Directions for this task
The entries below are to be written out again without alteration.

** start Record set **

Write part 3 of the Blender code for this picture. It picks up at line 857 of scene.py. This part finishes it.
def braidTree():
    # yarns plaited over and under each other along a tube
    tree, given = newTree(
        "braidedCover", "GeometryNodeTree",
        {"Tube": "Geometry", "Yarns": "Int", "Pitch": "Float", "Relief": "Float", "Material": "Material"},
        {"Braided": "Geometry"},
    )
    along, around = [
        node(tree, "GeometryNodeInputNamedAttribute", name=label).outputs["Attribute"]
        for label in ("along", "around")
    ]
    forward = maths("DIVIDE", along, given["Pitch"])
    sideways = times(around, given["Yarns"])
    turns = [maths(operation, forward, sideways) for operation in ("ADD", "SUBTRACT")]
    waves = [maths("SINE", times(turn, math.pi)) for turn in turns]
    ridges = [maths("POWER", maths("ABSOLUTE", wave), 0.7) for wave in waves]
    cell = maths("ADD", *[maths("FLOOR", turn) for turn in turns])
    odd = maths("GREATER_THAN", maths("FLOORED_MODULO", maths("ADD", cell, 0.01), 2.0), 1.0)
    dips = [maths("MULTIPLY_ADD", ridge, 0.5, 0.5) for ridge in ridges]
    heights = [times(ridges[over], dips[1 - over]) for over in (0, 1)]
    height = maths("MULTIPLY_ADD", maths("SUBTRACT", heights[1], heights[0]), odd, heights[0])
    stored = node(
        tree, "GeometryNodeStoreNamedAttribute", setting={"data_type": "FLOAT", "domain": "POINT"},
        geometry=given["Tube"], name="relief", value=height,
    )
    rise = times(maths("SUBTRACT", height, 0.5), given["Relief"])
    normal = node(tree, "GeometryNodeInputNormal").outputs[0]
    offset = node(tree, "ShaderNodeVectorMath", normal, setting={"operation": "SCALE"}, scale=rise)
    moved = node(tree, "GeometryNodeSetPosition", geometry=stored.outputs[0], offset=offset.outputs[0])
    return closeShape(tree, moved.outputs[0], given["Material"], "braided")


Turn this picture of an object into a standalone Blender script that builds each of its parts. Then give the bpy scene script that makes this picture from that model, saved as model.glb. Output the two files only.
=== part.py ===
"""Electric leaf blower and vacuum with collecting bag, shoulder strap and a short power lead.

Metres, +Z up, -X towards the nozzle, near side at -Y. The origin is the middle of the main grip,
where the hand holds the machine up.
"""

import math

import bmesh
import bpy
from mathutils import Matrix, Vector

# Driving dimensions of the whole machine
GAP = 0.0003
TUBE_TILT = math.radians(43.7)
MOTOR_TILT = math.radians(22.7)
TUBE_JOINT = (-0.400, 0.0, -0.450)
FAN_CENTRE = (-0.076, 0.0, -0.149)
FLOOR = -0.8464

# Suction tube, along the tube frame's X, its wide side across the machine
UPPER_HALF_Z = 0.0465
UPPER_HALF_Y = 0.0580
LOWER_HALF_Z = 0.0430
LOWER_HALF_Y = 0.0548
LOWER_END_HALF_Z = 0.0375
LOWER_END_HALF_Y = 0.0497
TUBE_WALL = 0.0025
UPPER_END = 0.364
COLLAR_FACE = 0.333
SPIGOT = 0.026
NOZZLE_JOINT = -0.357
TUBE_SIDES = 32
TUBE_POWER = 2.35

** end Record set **

Correct output
Write part 3 of the Blender code for this picture. It picks up at line 857 of scene.py. This part finishes it.
def braidTree():
    # yarns plaited over and under each other along a tube
    tree, given = newTree(
        "braidedCover", "GeometryNodeTree",
        {"Tube": "Geometry", "Yarns": "Int", "Pitch": "Float", "Relief": "Float", "Material": "Material"},
        {"Braided": "Geometry"},
    )
    along, around = [
        node(tree, "GeometryNodeInputNamedAttribute", name=label).outputs["Attribute"]
        for label in ("along", "around")
    ]
    forward = maths("DIVIDE", along, given["Pitch"])
    sideways = times(around, given["Yarns"])
    turns = [maths(operation, forward, sideways) for operation in ("ADD", "SUBTRACT")]
    waves = [maths("SINE", times(turn, math.pi)) for turn in turns]
    ridges = [maths("POWER", maths("ABSOLUTE", wave), 0.7) for wave in waves]
    cell = maths("ADD", *[maths("FLOOR", turn) for turn in turns])
    odd = maths("GREATER_THAN", maths("FLOORED_MODULO", maths("ADD", cell, 0.01), 2.0), 1.0)
    dips = [maths("MULTIPLY_ADD", ridge, 0.5, 0.5) for ridge in ridges]
    heights = [times(ridges[over], dips[1 - over]) for over in (0, 1)]
    height = maths("MULTIPLY_ADD", maths("SUBTRACT", heights[1], heights[0]), odd, heights[0])
    stored = node(
        tree, "GeometryNodeStoreNamedAttribute", setting={"data_type": "FLOAT", "domain": "POINT"},
        geometry=given["Tube"], name="relief", value=height,
    )
    rise = times(maths("SUBTRACT", height, 0.5), given["Relief"])
    normal = node(tree, "GeometryNodeInputNormal").outputs[0]
    offset = node(tree, "ShaderNodeVectorMath", normal, setting={"operation": "SCALE"}, scale=rise)
    moved = node(tree, "GeometryNodeSetPosition", geometry=stored.outputs[0], offset=offset.outputs[0])
    return closeShape(tree, moved.outputs[0], given["Material"], "braided")


Turn this picture of an object into a standalone Blender script that builds each of its parts. Then give the bpy scene script that makes this picture from that model, saved as model.glb. Output the two files only.
=== part.py ===
"""Electric leaf blower and vacuum with collecting bag, shoulder strap and a short power lead.

Metres, +Z up, -X towards the nozzle, near side at -Y. The origin is the middle of the main grip,
where the hand holds the machine up.
"""

import math

import bmesh
import bpy
from mathutils import Matrix, Vector

# Driving dimensions of the whole machine
GAP = 0.0003
TUBE_TILT = math.radians(43.7)
MOTOR_TILT = math.radians(22.7)
TUBE_JOINT = (-0.400, 0.0, -0.450)
FAN_CENTRE = (-0.076, 0.0, -0.149)
FLOOR = -0.8464

# Suction tube, along the tube frame's X, its wide side across the machine
UPPER_HALF_Z = 0.0465
UPPER_HALF_Y = 0.0580
LOWER_HALF_Z = 0.0430
LOWER_HALF_Y = 0.0548
LOWER_END_HALF_Z = 0.0375
LOWER_END_HALF_Y = 0.0497
TUBE_WALL = 0.0025
UPPER_END = 0.364
COLLAR_FACE = 0.333
SPIGOT = 0.026
NOZZLE_JOINT = -0.357
TUBE_SIDES = 32
TUBE_POWER = 2.35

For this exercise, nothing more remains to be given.